To understand our enslavement, simply think about the things we have which we fear being without. Is it money? A relationship? Is it our personal image? Our cellphone? Psychologically, enslavement is our “ego identification” with our objects, relationships or qualities.

Such enslavement creates the false illusion that we will not exist if we are denied those things and people to whom we are attached. The thought of such loss sends us into panic, then obsession. The headline grabbing stories of men killing their spouses when that spouse leaves them, is the most extreme manifestation of such broken attachments. Most manifestations are more mild, but all are painful, and most of us react with fear and an obsessive need to hold on.

According to Buddhist philosophy, the cause of our daily pain is attachment. Attachment refers to our “ego investment” or identification, inflexible and unyielding to things. We consistently strive to achieve a goal which we imagine will bring us happiness, and without such an achievement we feel anxiety. Our ego grasps objects and identifies our happiness with them. Conversely we fear the loss of things which we count on and live in fear that something which defines us will be gone.
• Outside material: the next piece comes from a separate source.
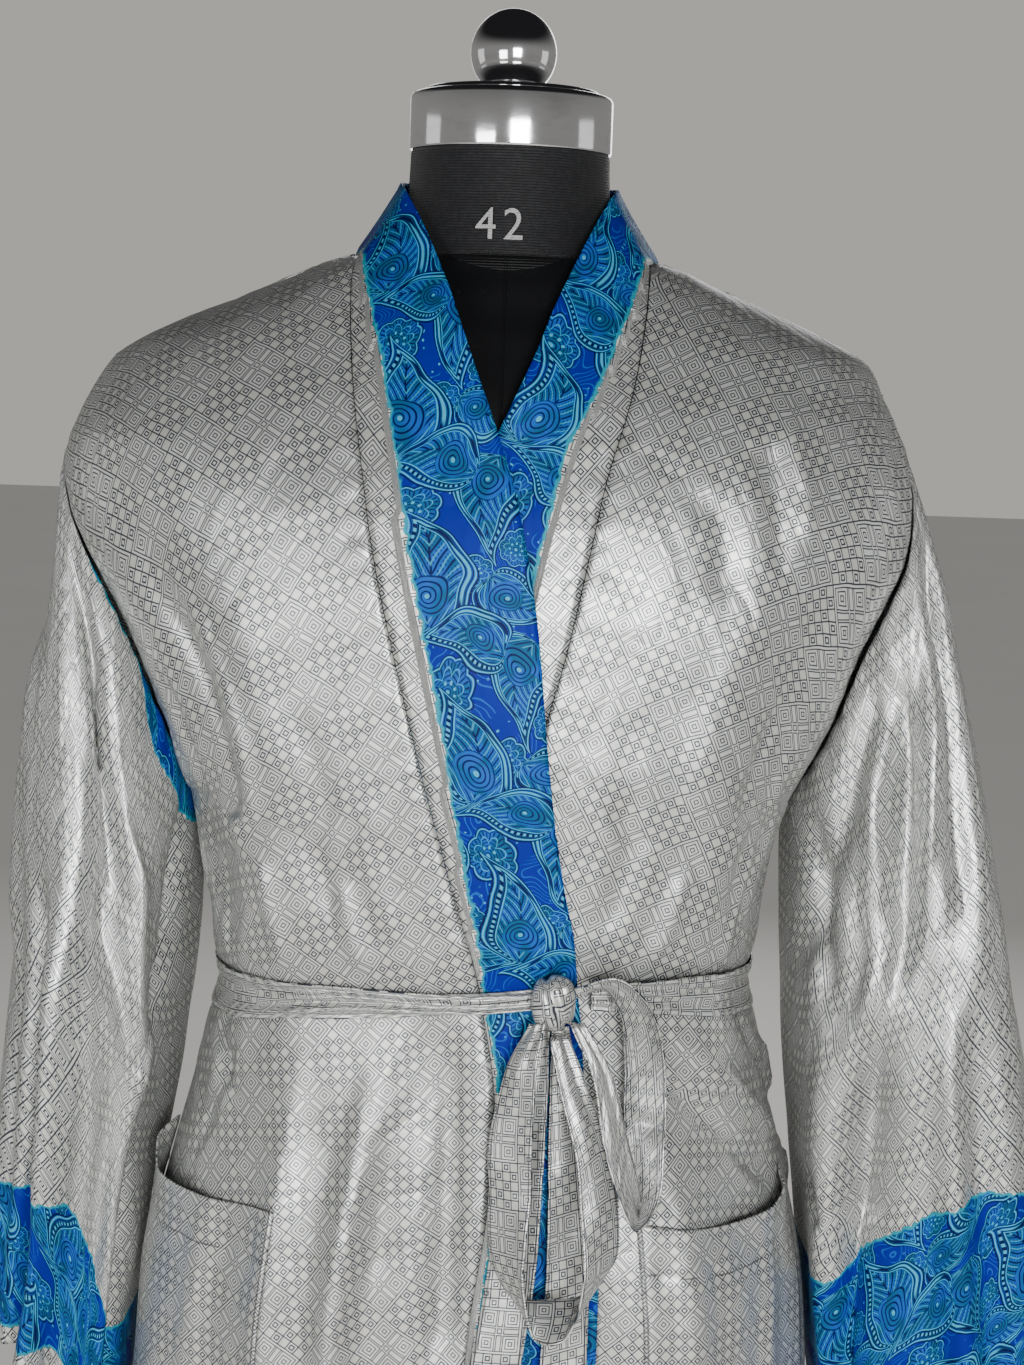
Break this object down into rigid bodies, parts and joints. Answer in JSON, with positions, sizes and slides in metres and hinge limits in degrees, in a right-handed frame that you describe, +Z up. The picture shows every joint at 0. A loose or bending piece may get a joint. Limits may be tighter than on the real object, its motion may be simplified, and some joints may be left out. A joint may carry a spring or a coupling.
{
  "type": "kimono robe on dress form",
  "caption": "Long printed silk kimono robe with blue paisley neckband and cuffs, patch pockets and a bow-tied belt, worn by a black limbless dress form on a round stand.",
  "frame": {"origin": "centre of the stand base's underside, on the floor", "axes": "+X towards the wearer's left, -Y towards the front, +Z up"},
  "size_m": [0.742, 0.3948, 1.576],
  "materials": {
    "silk_print": "satin silk with a small grey block print",
    "border_print": "satin silk with a blue and teal paisley border print",
    "form_jersey": "smooth black jersey",
    "neck_rib": "black fine-ribbed cloth",
    "chrome": "polished",
    "base_paint": "black semi-gloss"
  },
  "bodies": {
    "root": {"back_panel": "silk_print", "front_right": "silk_print", "front_left": "silk_print", "sleeve_right": "silk_print", "sleeve_left": "silk_print", "pocket_right": "silk_print", "pocket_left": "silk_print", "belt_waist": "silk_print", "belt_knot": "silk_print", "belt_loop_large": "silk_print", "belt_loop_small": "silk_print", "belt_tail_right": "silk_print", "belt_tail_left": "silk_print", "neckband_right": "border_print", "neckband_left": "border_print", "form_torso": "form_jersey", "form_neck_block": "neck_rib", "form_neck_ring": "chrome", "form_finial": "chrome", "form_pole": "chrome", "form_base": "base_paint"}
  },
  "joints": []
}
In the Jewish tradition this same ego-preoccupation blocks our relationship to God. Our purpose is to match our ratzom, or will, with that of God’s. That is, we all have a purpose for being put on Earth. That purpose was given to us by God. Our life may be seen as a gradual unfolding or discovering of that divine purpose. Our neurotic attachments, which manifest themselves as obsessions, block that higher purpose. Conversely, letting go of attachments is a prerequisite for coming into touch with this higher will. Our life purpose transcends any particular ego involvement, and our unwillingness to let go delays or blocks such transcendent occasion.

In the face of loss, I often see my client’s narrowing. Recently I worked with several individuals who left their jobs, and were looking for new employment. Most got lost in narrowing. They wanted the exact jobs of their preconceptions; title, salary, duties, and status. Invariably they failed in those pursuits. Their life narrowed into a single pursuit of an exacting position. The inability to achieve that goal led to depression, anxiety, obsession and anger. It created clinical conditions.

Rather than narrow, I urged expansion. I suggested that they pursue any lead that appeared, and open their hearts to the possibilities. Those who followed that path succeeded. They often found positions of which they had never conceived, but that excited them, and satisfied their creativity. Their lives expanded and their sense of fulfillment peaked.

How many of us have been dumped from a relationship, been devastated, and obsessed with holding on to that relationship. Narrowing only led to continuing suffering. However, when we faced the reality and let go, we often found a better relationship, one that had less pain and conflict, one that activated love and creativity.

Expanding, opening our heart to possibilities, flies in the face of our feelings, but focusing on our life purpose helps us to transcend those feelings and expand, opening our heart to the unknown.

Be guided by the imagery of Spring, and be well.